(Task requirements)
Copy every line of the data exactly, leaving nothing out.
↓
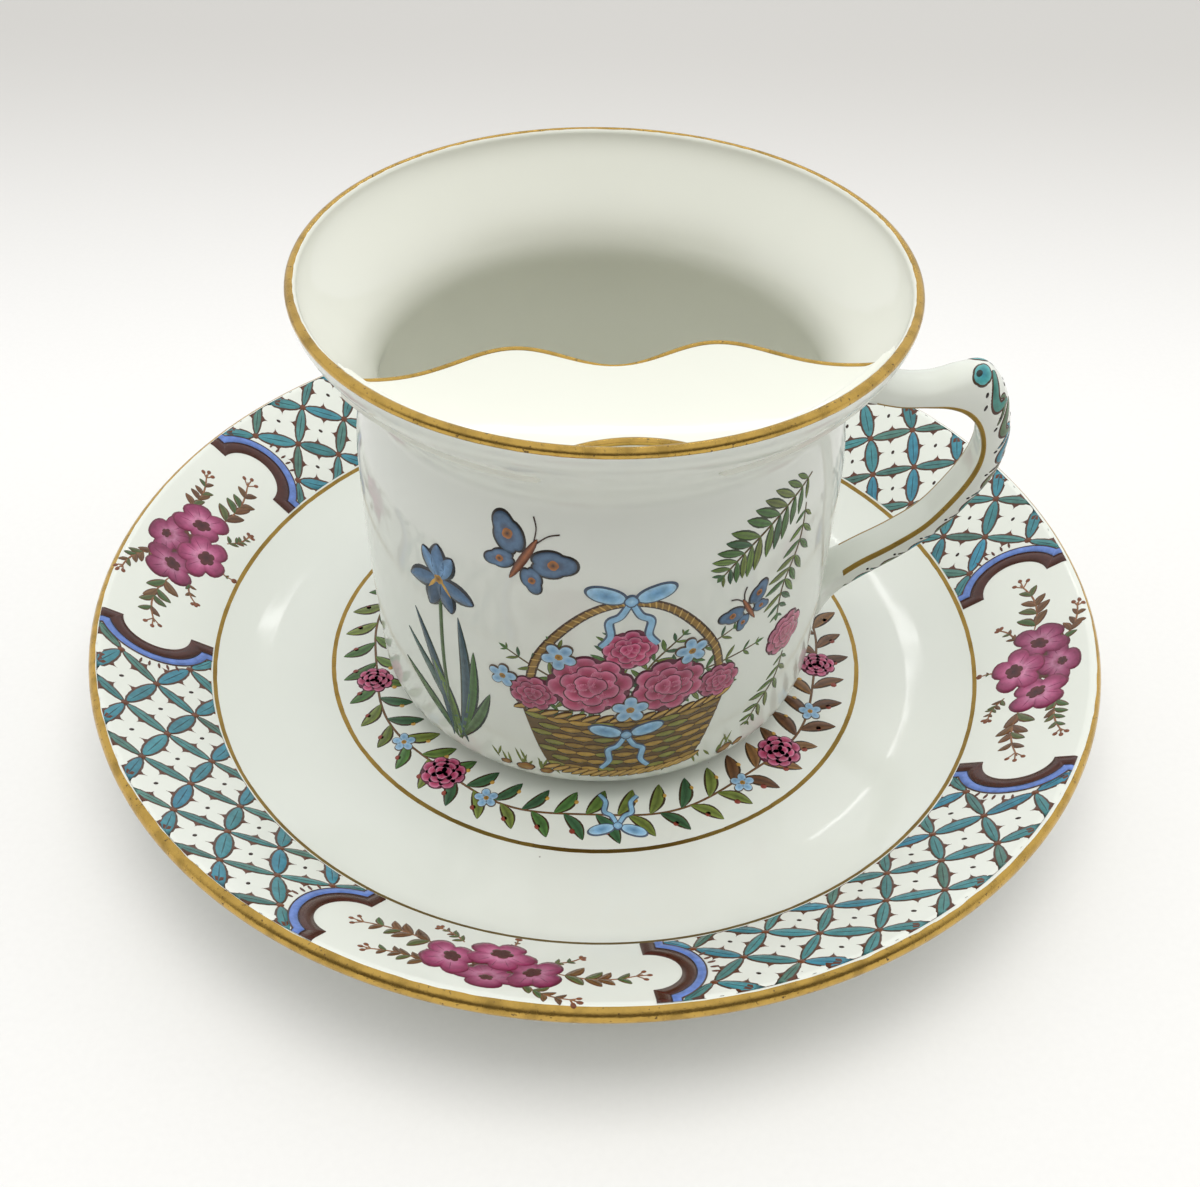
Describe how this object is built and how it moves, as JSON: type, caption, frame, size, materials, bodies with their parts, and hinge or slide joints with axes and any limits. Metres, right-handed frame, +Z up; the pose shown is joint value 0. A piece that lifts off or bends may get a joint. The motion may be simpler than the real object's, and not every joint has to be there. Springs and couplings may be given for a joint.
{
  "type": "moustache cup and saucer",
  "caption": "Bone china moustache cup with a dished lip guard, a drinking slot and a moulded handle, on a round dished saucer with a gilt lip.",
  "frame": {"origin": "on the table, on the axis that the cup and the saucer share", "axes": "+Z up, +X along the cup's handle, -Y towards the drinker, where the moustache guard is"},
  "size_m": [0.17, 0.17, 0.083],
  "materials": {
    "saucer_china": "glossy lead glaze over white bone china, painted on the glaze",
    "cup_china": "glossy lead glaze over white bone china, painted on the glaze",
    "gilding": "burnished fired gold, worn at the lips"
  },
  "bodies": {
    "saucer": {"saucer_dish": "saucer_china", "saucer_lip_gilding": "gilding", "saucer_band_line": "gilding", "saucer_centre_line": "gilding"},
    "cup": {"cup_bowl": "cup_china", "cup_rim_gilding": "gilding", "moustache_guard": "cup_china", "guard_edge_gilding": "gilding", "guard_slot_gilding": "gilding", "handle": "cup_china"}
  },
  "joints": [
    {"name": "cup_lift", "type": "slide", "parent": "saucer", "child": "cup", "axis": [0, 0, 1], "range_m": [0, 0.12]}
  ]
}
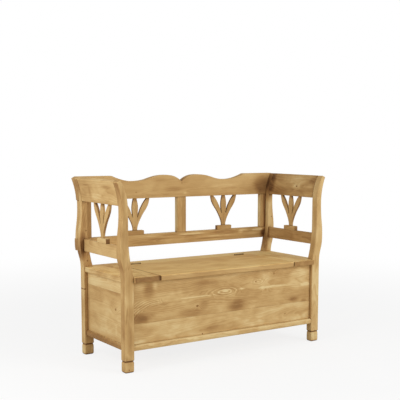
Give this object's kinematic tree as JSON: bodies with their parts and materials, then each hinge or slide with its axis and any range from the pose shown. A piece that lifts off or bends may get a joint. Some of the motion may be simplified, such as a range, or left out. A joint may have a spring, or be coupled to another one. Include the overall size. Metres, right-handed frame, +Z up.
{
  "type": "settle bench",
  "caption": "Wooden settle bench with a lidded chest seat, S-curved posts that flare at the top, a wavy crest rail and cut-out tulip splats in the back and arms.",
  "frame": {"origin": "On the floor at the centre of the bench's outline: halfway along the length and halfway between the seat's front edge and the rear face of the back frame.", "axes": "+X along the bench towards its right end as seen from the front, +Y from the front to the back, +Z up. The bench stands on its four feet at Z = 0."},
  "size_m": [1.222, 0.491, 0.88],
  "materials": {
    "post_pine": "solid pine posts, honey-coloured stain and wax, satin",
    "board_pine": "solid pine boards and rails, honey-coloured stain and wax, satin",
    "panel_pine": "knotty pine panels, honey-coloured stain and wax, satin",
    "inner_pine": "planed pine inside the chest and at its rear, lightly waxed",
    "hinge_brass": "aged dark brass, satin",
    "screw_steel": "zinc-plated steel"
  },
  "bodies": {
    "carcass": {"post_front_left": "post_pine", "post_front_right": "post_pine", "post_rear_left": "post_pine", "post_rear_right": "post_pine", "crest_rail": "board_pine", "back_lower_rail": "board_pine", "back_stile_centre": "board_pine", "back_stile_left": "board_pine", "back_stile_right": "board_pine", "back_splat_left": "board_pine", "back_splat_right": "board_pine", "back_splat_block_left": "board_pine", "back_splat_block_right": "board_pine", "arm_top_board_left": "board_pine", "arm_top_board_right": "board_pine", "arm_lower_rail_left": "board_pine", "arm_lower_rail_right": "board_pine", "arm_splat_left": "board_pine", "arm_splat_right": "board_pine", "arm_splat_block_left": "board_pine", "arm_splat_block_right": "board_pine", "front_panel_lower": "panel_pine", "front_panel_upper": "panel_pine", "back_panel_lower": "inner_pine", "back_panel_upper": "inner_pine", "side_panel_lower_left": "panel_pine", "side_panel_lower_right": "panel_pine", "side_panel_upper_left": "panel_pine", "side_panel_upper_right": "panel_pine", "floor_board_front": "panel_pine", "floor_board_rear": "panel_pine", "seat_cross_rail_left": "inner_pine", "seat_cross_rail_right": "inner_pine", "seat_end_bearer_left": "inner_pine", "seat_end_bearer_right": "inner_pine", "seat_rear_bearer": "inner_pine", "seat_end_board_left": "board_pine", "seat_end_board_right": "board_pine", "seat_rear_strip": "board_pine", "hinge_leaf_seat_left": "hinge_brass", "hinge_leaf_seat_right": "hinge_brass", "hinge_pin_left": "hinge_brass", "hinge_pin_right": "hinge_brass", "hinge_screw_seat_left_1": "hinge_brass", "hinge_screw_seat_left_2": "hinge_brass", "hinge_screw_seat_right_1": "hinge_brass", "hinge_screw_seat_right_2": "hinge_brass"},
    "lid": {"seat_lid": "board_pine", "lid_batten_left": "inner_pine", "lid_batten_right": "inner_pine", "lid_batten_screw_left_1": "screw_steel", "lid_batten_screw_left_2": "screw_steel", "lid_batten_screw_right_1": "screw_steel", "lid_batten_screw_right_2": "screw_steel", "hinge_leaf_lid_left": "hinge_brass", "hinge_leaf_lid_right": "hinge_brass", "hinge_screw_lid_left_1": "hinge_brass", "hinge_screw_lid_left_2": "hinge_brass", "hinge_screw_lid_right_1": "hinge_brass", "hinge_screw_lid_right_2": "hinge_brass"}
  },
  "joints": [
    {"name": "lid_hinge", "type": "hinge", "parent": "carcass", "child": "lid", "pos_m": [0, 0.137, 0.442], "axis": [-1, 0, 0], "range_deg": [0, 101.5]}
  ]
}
↑
(The reply)
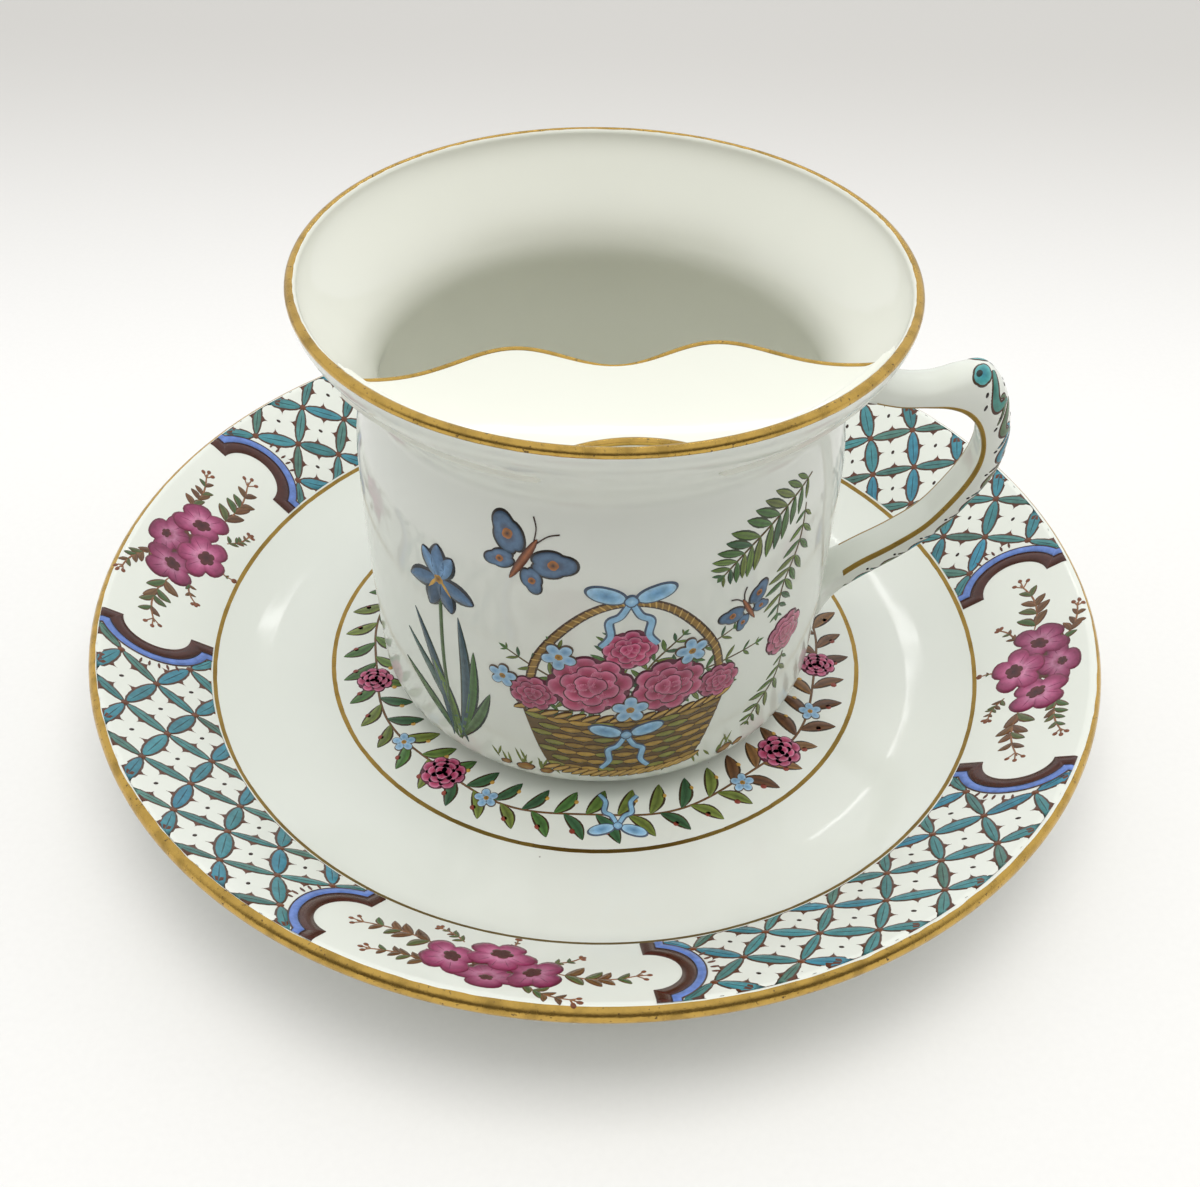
Describe how this object is built and how it moves, as JSON: type, caption, frame, size, materials, bodies with their parts, and hinge or slide joints with axes and any limits. Metres, right-handed frame, +Z up; the pose shown is joint value 0. A piece that lifts off or bends may get a joint. The motion may be simpler than the real object's, and not every joint has to be there. Springs and couplings may be given for a joint.
{
  "type": "moustache cup and saucer",
  "caption": "Bone china moustache cup with a dished lip guard, a drinking slot and a moulded handle, on a round dished saucer with a gilt lip.",
  "frame": {"origin": "on the table, on the axis that the cup and the saucer share", "axes": "+Z up, +X along the cup's handle, -Y towards the drinker, where the moustache guard is"},
  "size_m": [0.17, 0.17, 0.083],
  "materials": {
    "saucer_china": "glossy lead glaze over white bone china, painted on the glaze",
    "cup_china": "glossy lead glaze over white bone china, painted on the glaze",
    "gilding": "burnished fired gold, worn at the lips"
  },
  "bodies": {
    "saucer": {"saucer_dish": "saucer_china", "saucer_lip_gilding": "gilding", "saucer_band_line": "gilding", "saucer_centre_line": "gilding"},
    "cup": {"cup_bowl": "cup_china", "cup_rim_gilding": "gilding", "moustache_guard": "cup_china", "guard_edge_gilding": "gilding", "guard_slot_gilding": "gilding", "handle": "cup_china"}
  },
  "joints": [
    {"name": "cup_lift", "type": "slide", "parent": "saucer", "child": "cup", "axis": [0, 0, 1], "range_m": [0, 0.12]}
  ]
}
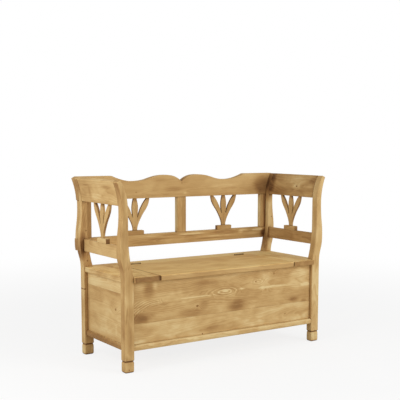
Give this object's kinematic tree as JSON: bodies with their parts and materials, then each hinge or slide with its axis and any range from the pose shown. A piece that lifts off or bends may get a joint. Some of the motion may be simplified, such as a range, or left out. A joint may have a spring, or be coupled to another one. Include the overall size. Metres, right-handed frame, +Z up.
{
  "type": "settle bench",
  "caption": "Wooden settle bench with a lidded chest seat, S-curved posts that flare at the top, a wavy crest rail and cut-out tulip splats in the back and arms.",
  "frame": {"origin": "On the floor at the centre of the bench's outline: halfway along the length and halfway between the seat's front edge and the rear face of the back frame.", "axes": "+X along the bench towards its right end as seen from the front, +Y from the front to the back, +Z up. The bench stands on its four feet at Z = 0."},
  "size_m": [1.222, 0.491, 0.88],
  "materials": {
    "post_pine": "solid pine posts, honey-coloured stain and wax, satin",
    "board_pine": "solid pine boards and rails, honey-coloured stain and wax, satin",
    "panel_pine": "knotty pine panels, honey-coloured stain and wax, satin",
    "inner_pine": "planed pine inside the chest and at its rear, lightly waxed",
    "hinge_brass": "aged dark brass, satin",
    "screw_steel": "zinc-plated steel"
  },
  "bodies": {
    "carcass": {"post_front_left": "post_pine", "post_front_right": "post_pine", "post_rear_left": "post_pine", "post_rear_right": "post_pine", "crest_rail": "board_pine", "back_lower_rail": "board_pine", "back_stile_centre": "board_pine", "back_stile_left": "board_pine", "back_stile_right": "board_pine", "back_splat_left": "board_pine", "back_splat_right": "board_pine", "back_splat_block_left": "board_pine", "back_splat_block_right": "board_pine", "arm_top_board_left": "board_pine", "arm_top_board_right": "board_pine", "arm_lower_rail_left": "board_pine", "arm_lower_rail_right": "board_pine", "arm_splat_left": "board_pine", "arm_splat_right": "board_pine", "arm_splat_block_left": "board_pine", "arm_splat_block_right": "board_pine", "front_panel_lower": "panel_pine", "front_panel_upper": "panel_pine", "back_panel_lower": "inner_pine", "back_panel_upper": "inner_pine", "side_panel_lower_left": "panel_pine", "side_panel_lower_right": "panel_pine", "side_panel_upper_left": "panel_pine", "side_panel_upper_right": "panel_pine", "floor_board_front": "panel_pine", "floor_board_rear": "panel_pine", "seat_cross_rail_left": "inner_pine", "seat_cross_rail_right": "inner_pine", "seat_end_bearer_left": "inner_pine", "seat_end_bearer_right": "inner_pine", "seat_rear_bearer": "inner_pine", "seat_end_board_left": "board_pine", "seat_end_board_right": "board_pine", "seat_rear_strip": "board_pine", "hinge_leaf_seat_left": "hinge_brass", "hinge_leaf_seat_right": "hinge_brass", "hinge_pin_left": "hinge_brass", "hinge_pin_right": "hinge_brass", "hinge_screw_seat_left_1": "hinge_brass", "hinge_screw_seat_left_2": "hinge_brass", "hinge_screw_seat_right_1": "hinge_brass", "hinge_screw_seat_right_2": "hinge_brass"},
    "lid": {"seat_lid": "board_pine", "lid_batten_left": "inner_pine", "lid_batten_right": "inner_pine", "lid_batten_screw_left_1": "screw_steel", "lid_batten_screw_left_2": "screw_steel", "lid_batten_screw_right_1": "screw_steel", "lid_batten_screw_right_2": "screw_steel", "hinge_leaf_lid_left": "hinge_brass", "hinge_leaf_lid_right": "hinge_brass", "hinge_screw_lid_left_1": "hinge_brass", "hinge_screw_lid_left_2": "hinge_brass", "hinge_screw_lid_right_1": "hinge_brass", "hinge_screw_lid_right_2": "hinge_brass"}
  },
  "joints": [
    {"name": "lid_hinge", "type": "hinge", "parent": "carcass", "child": "lid", "pos_m": [0, 0.137, 0.442], "axis": [-1, 0, 0], "range_deg": [0, 101.5]}
  ]
}